Cette seconde condition pourrait bien, elle aussi, limiter la réalisation de formations : quid de ceux qui n’auront pas pu, pas su ou pas voulu construire leur parcours professionnel ? Cette évocation du projet professionnel est louable mais superflue car elle retiendra les moins qualifiés de se former (la formation ne doit plus être un parcours du combattant).

  • « Une possibilité pour l’entreprise ou le prescripteur d’abonder le compte individuel afin de permettre d’atteindre le nombre d’heures nécessaires à la formation de son choix ».


Petit souci là encore. Nous sommes en France et chacun sait que, dans notre pays, on ne fait que ce qui est obligatoire (et sanctionné par la loi). Il est donc inutile de paraître plus généreux qu’on ne l’est.

Si abondement il doit y avoir (et cela sera nécessaire pour des projets longs de reconversion), celui-ci devra venir soit des pouvoirs publics (État, région ou département) pour les travailleurs les moins qualifiés, soit des salariés eux mêmes pour ceux qui sont déjà qualifiés ou diplômés.

Le financement


Ce qui a entravé depuis 2004 le généreux DIF était l'ambiguïté de son financement. Si les choses ne sont pas clairement énoncées et écrites dans la loi, s’il existe des possibilités de passer outre, il n’y aura pas plus de sécurisation du compte individuel de formation qu’il n’y en a eu du droit individuel à la formation.

Qui devra donc payer en France pour la formation des travailleurs, combien faudra-t-il consacrer à la formation en entreprise et de quelle somme chaque travailleur disposera-t-il pour se former tous les ans ? Ces questions sont d’autant plus importantes que la crise fait rage et touche les budgets de formation dans toutes les organisations (tentées de faire des économies sur ce qui ne se voit pas à court terme).

  • Il n’y a pas 250 solutions. Si, comme nous le pensons depuis 2004, le droit à la formation fait partie intégrante du contrat de travail, le compte individuel de formation doit être alimenté tous les ans par une somme fixe payée par chaque employeur et gérée par un organisme national de type URSSAF.
  • Combien un employeur (dès son premier salarié) pourra-t-il et devra-t-il payer ? la réponse doit être innovante : ne plus se baser sur la masse salariale (car ceux qui sont les moins bien payés sont ceux qui disposent alors de moins de fonds pour se former) mais sur la dépense générale en formation en France durant une année.
  • Si l’on considère les comptes officiels de la formation en France, 31 milliards d’euros sont dépensés pour la formation (professionnelle initiale, publique comme privé confondues).

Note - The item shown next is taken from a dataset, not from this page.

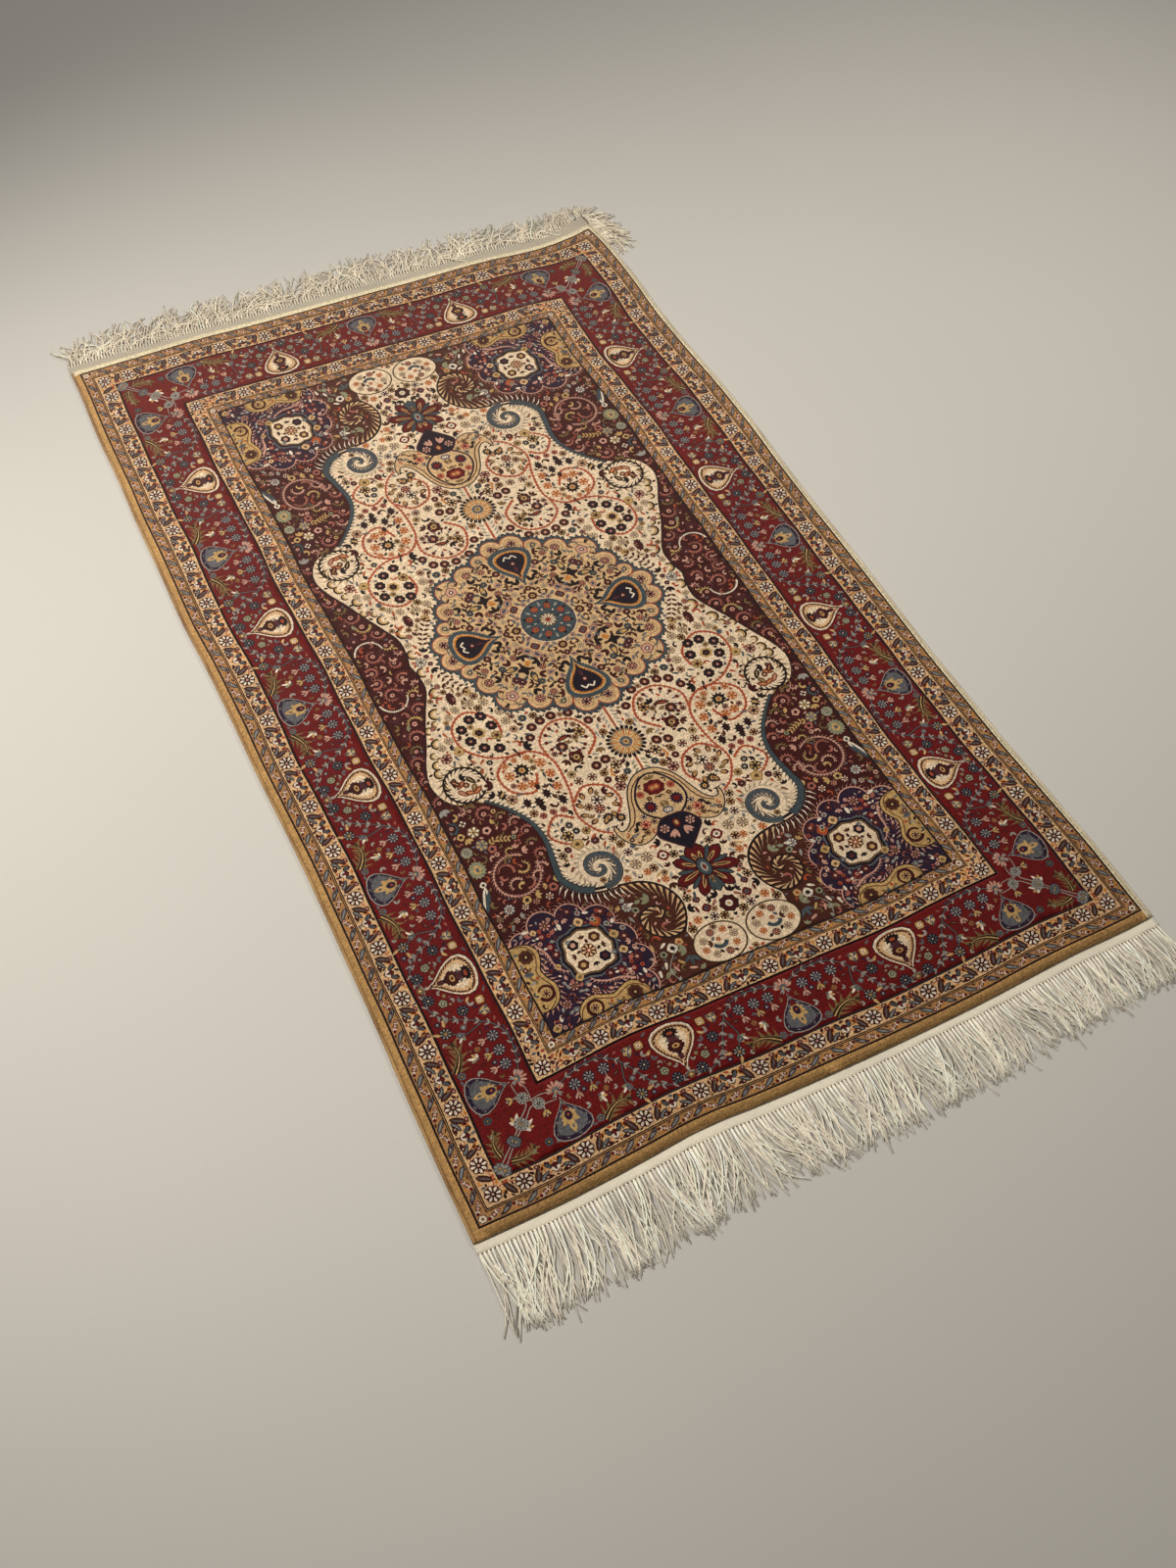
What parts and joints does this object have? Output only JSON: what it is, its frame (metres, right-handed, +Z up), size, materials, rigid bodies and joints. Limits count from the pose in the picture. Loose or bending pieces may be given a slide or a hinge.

il suffirait donc de réaliser une simple division : 31 milliards d’euros pour 31 millions d’actifs (ça tombe bien !), cela fait 1 000 euros par an et par personne (une misère comparée au coût annuel d’un écolier).

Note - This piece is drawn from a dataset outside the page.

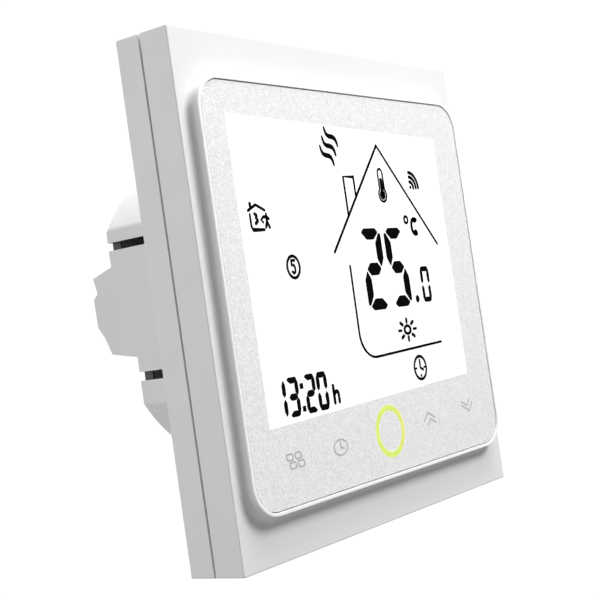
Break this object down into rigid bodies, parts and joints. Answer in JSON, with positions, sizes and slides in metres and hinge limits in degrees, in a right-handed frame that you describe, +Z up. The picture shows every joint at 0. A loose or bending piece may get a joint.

  • Nous suggérons donc que 50 % de ces sommes soient versées sur le compte individuel de formation de chaque travailleur. Ces 500 euros par personne représenteraient en gros 8 milliards d’euros pour les entreprises (pour 16 millions de salariés), une somme raisonnable quand on sait que les seuls OPCA collectant le 0,5 %, récupèrent près de 6 milliards d’euros par an (le reste étant géré en direct par les entreprises).
  • En échange de cet effort important (notamment pour les TPE/PME), on pourrait supprimer l’obligation légale de cotiser pour le plan de formation.
  • Enfin et toujours dans une optique de solidarité et de sécurisation des travailleurs, on pourrait imaginer que les budgets de formation du public et du privé soient confondus. Les travailleurs ne sont tous pas logés à la même enseigne et un travailleur précaire à temps partiel dans le nettoyage industriel pourrait ainsi bénéficier de budgets publics de formation (un fonctionnaire risque moins de perdre son travail ou son employabilité).
  • Rassembler ainsi les droits à la formation des travailleurs du public et ceux du privé permettrait de sortir du carcan des statuts privé/public et d’amorcer à terme une sortie des statuts pour une sécurisation de tous.

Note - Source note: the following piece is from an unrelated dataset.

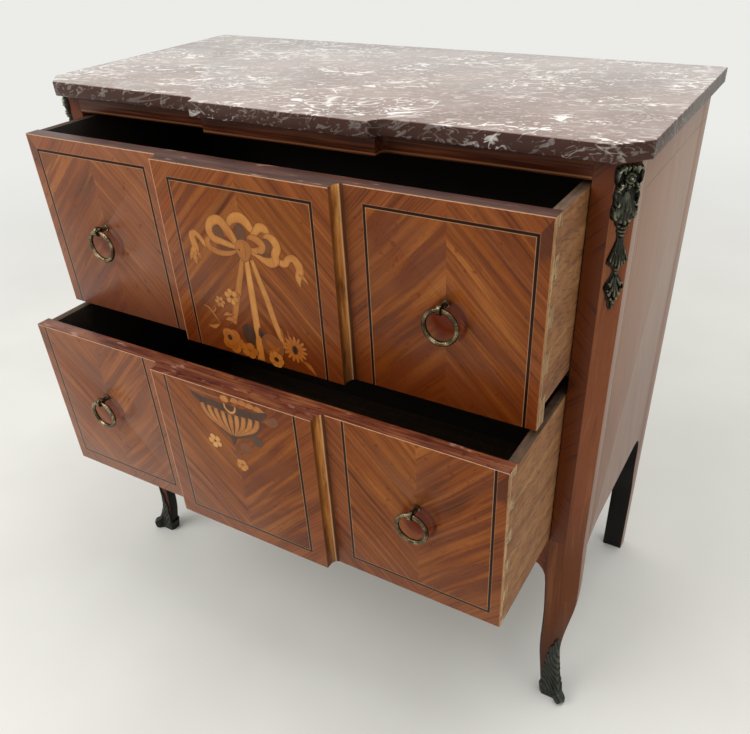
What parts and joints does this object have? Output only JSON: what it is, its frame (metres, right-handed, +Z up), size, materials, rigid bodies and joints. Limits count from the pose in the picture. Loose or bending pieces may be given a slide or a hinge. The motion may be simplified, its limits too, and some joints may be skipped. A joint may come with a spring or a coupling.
{
  "type": "commode chest",
  "caption": "Breakfront chest of drawers with a marble top, cabriole front legs, cast feet and corner mounts, and ring handles.",
  "frame": {"origin": "middle of the bounding box on the floor, with both drawers as far out as in the picture", "axes": "+X to the right of someone facing the front, +Y to the back, +Z up"},
  "size_m": [0.8648, 0.5754, 0.846],
  "materials": {
    "marble": "polished pinkish grey marble with white veins",
    "veneer": "polished kingwood veneer laid in chevrons with stringing and marquetry",
    "side_veneer": "polished veneer on the sides and back legs",
    "dark_rail": "dark red polished rail",
    "drawer_wood": "bare pale drawer lining",
    "plain_wood": "bare carcass wood",
    "bronze": "dark green patinated cast bronze",
    "steel": "worn brass rings and nuts"
  },
  "bodies": {
    "carcass": {"front_leg_right": "veneer", "front_leg_left": "veneer", "back_leg_right": "side_veneer", "back_leg_left": "side_veneer", "side_panel_right": "side_veneer", "side_panel_left": "side_veneer", "frieze_rail": "dark_rail", "apron": "veneer", "front_bracket_right": "veneer", "front_bracket_left": "veneer", "dividing_rail": "plain_wood", "back_rail": "plain_wood", "top_board": "plain_wood", "bottom_board": "plain_wood", "back_board_1": "plain_wood", "back_board_2": "plain_wood", "back_board_3": "plain_wood", "runner_upper_left": "plain_wood", "guide_upper_left": "plain_wood", "runner_lower_left": "plain_wood", "guide_lower_left": "plain_wood", "kicker_left": "plain_wood", "stop_left": "plain_wood", "runner_upper_right": "plain_wood", "guide_upper_right": "plain_wood", "runner_lower_right": "plain_wood", "guide_lower_right": "plain_wood", "kicker_right": "plain_wood", "stop_right": "plain_wood", "marble_top": "marble", "chute_left": "bronze", "chute_right": "bronze", "sabot_right": "bronze", "sabot_left": "bronze"},
    "drawer_upper": {"drawer_upper_side_left": "drawer_wood", "drawer_upper_side_right": "drawer_wood", "drawer_upper_front": "veneer", "drawer_upper_back": "drawer_wood", "drawer_upper_bottom": "drawer_wood", "post_upper_left": "bronze", "nut_upper_left": "steel", "post_upper_right": "bronze", "nut_upper_right": "steel"},
    "drawer_lower": {"drawer_lower_side_left": "drawer_wood", "drawer_lower_side_right": "drawer_wood", "drawer_lower_front": "veneer", "drawer_lower_back": "drawer_wood", "drawer_lower_bottom": "drawer_wood", "post_lower_left": "bronze", "nut_lower_left": "steel", "post_lower_right": "bronze", "nut_lower_right": "steel"},
    "ring_upper_left": {"ring_upper_left": "steel"},
    "ring_upper_right": {"ring_upper_right": "steel"},
    "ring_lower_left": {"ring_lower_left": "steel"},
    "ring_lower_right": {"ring_lower_right": "steel"}
  },
  "joints": [
    {"name": "drawer_upper_slide", "type": "slide", "parent": "carcass", "child": "drawer_upper", "axis": [0, -1, 0], "range_m": [-0.098, 0.162]},
    {"name": "drawer_lower_slide", "type": "slide", "parent": "carcass", "child": "drawer_lower", "axis": [0, -1, 0], "range_m": [-0.172, 0.088]},
    {"name": "ring_upper_left_swing", "type": "hinge", "parent": "drawer_upper", "child": "ring_upper_left", "pos_m": [-0.2576, -0.2073, 0.6845], "axis": [-1, 0, 0], "range_deg": [-14, 165]},
    {"name": "ring_upper_right_swing", "type": "hinge", "parent": "drawer_upper", "child": "ring_upper_right", "pos_m": [0.2576, -0.2073, 0.6845], "axis": [-1, 0, 0], "range_deg": [-14, 165]},
    {"name": "ring_lower_left_swing", "type": "hinge", "parent": "drawer_lower", "child": "ring_lower_left", "pos_m": [-0.2576, -0.2813, 0.4515], "axis": [-1, 0, 0], "range_deg": [-14, 165]},
    {"name": "ring_lower_right_swing", "type": "hinge", "parent": "drawer_lower", "child": "ring_lower_right", "pos_m": [0.2576, -0.2813, 0.4515], "axis": [-1, 0, 0], "range_deg": [-14, 165]}
  ]
}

Dans le domaine de la formation, notre pays doit désormais sortir des imprécations ou des déclarations d’intention sans effets avérés et rapides sur le terrain. Pour raccrocher le plus vite possible les wagons de la société de la connaissance et de l’information, le compte individuel de formation est une bonne idée. Mais cette idée doit être très vite transformée sur le terrain professionnel.